After the first Mass of a priest (see S.R.C 3515, VII)
After a Mass which is immediately followed by some other function or pious exercise, such e.g. as Exposition or Benediction of the Blessed Sacrament, an instruction or a sermon, a public Act of Consecration, and the like. It is here supposed that the exercise or function is performed by the celebrant of the Mass and that he does not first retire to the sacristy. If vestments must be removed or changed, this shall be done at the bench (S.R.C. 4305; Eph. Lit.: XLV, p. 303)
After a Mass immediately following the Blessing of Candles, Ashes, or Palms. It is to be noted that such a Mass and the preceding function cannot be celebrated without chant, unless the Memoriale may be used (Eph. Lit.: XLV, p. 303; LV, p. 60; N. 27 D-E)
After a Low Mass on All Souls’ day or Christmas, if the celebrant sings another Mass after it and without first retiring to the sacristy (S.R.C 2926, I).

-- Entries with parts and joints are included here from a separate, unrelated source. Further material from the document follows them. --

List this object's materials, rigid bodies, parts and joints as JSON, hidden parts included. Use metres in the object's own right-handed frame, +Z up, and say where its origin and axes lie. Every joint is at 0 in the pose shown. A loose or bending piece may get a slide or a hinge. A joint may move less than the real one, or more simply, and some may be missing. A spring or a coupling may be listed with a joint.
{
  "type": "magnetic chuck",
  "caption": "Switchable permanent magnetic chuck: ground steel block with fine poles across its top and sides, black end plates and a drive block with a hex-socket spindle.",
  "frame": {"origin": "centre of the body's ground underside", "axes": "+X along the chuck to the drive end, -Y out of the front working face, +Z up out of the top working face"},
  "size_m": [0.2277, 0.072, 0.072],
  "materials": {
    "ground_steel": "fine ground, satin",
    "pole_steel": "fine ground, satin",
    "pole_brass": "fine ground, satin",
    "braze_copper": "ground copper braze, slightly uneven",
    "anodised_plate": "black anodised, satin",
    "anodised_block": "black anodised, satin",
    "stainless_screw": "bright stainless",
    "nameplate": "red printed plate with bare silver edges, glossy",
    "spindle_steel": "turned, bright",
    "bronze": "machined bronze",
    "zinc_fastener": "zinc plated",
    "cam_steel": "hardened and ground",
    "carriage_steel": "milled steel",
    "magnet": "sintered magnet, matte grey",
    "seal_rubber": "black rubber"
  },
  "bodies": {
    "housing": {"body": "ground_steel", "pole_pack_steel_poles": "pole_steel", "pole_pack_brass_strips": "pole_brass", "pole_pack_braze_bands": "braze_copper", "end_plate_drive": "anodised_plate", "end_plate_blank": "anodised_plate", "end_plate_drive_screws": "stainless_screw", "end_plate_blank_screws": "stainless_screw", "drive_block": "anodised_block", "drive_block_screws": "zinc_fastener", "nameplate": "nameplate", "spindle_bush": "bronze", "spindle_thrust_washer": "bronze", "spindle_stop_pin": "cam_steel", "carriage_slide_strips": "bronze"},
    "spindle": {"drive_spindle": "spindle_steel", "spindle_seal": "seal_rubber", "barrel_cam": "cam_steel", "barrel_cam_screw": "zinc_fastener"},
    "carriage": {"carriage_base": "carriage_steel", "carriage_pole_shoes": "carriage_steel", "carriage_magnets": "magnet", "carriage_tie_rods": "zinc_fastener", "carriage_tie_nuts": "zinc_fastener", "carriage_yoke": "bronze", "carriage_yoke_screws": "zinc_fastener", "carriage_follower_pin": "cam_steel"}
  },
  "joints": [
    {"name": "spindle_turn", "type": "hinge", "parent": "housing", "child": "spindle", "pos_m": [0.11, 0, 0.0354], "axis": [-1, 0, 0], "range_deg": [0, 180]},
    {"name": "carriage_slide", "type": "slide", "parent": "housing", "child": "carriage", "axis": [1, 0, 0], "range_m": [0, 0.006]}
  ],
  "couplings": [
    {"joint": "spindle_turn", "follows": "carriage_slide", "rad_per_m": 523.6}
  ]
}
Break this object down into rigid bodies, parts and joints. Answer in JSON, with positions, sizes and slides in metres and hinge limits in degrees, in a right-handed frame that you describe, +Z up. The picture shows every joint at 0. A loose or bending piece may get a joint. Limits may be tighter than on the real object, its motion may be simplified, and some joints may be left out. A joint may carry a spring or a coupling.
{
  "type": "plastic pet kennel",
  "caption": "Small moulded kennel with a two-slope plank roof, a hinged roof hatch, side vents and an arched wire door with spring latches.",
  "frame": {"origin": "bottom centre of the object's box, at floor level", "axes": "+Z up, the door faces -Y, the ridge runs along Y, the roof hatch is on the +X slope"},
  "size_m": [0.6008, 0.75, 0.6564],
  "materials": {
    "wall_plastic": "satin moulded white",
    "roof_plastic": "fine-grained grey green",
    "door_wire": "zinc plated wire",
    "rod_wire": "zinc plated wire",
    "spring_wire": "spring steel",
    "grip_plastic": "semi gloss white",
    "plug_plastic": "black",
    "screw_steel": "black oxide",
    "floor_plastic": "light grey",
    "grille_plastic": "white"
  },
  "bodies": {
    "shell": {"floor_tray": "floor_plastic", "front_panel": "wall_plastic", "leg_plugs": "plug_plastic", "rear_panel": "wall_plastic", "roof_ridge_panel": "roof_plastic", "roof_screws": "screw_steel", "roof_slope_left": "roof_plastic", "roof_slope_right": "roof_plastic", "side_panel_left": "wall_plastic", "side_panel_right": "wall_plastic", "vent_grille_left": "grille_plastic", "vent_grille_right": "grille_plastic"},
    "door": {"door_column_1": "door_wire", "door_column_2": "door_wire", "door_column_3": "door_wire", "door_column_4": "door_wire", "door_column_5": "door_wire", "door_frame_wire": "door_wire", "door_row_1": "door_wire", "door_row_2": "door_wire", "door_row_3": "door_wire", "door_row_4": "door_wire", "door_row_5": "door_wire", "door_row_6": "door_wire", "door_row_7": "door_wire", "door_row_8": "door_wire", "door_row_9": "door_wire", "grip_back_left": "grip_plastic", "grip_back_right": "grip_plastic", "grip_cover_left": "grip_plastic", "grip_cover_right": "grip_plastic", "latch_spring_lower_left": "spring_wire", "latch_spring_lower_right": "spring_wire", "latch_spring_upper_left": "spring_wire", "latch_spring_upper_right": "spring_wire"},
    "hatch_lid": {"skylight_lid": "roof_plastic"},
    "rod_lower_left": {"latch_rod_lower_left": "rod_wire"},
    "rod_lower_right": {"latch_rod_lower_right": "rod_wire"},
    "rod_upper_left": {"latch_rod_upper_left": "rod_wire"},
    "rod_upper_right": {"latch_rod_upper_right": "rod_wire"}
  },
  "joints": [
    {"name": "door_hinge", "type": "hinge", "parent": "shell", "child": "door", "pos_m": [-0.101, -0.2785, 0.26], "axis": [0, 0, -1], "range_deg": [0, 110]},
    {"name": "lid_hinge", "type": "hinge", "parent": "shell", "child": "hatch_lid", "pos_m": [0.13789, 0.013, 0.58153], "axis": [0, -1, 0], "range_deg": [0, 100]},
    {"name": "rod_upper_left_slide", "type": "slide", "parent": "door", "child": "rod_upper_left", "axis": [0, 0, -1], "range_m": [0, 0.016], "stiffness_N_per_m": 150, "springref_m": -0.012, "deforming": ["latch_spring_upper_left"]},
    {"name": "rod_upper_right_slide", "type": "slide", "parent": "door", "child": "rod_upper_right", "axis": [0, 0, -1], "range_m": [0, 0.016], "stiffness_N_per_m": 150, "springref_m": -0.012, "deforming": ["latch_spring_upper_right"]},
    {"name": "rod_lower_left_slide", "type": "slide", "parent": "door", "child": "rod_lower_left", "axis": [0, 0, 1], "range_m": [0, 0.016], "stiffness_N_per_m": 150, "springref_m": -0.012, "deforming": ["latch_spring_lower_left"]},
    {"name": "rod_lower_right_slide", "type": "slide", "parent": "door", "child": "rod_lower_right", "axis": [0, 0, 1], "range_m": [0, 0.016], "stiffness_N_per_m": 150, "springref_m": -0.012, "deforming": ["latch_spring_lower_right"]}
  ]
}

I remember in my neophyte years attending Mass at the local campus ministry chapel, run by Claretians. The older Claretian priest serving as chaplain there at the time went out of his way to tell the student body not to pray the St. Michael prayer aloud/corporately after Mass concluded. He told everyone that "I'm a big fan of Vatican II" and that the since Vatican II suppressed the Leonine prayers, to not pray the St. Michael prayer. He said one could pray it devotionally after Mass but it seemed that wanted to discourage it corporately.
Also, that same priest kicked out the FOCUS missionaries at the campus chapel because they were orthodox on the "same-sex attraction" issues. He made it seem in his homily announcement that the FOCUS missionaries weren't allowing SSA folks to be apart of the student community (I highly doubt that) and so he was going to get a different group. He was definitely a progressive fellow.
Another interesting historical note is the intention for which the Leonine prayers were prayed. Initially Leo XIII had them being prayed for the liberation of the Church after the Masonic takeover of Rome in 1870 and later after the Lateran Treaty Pius XI retained them for the conversion of communist Russia.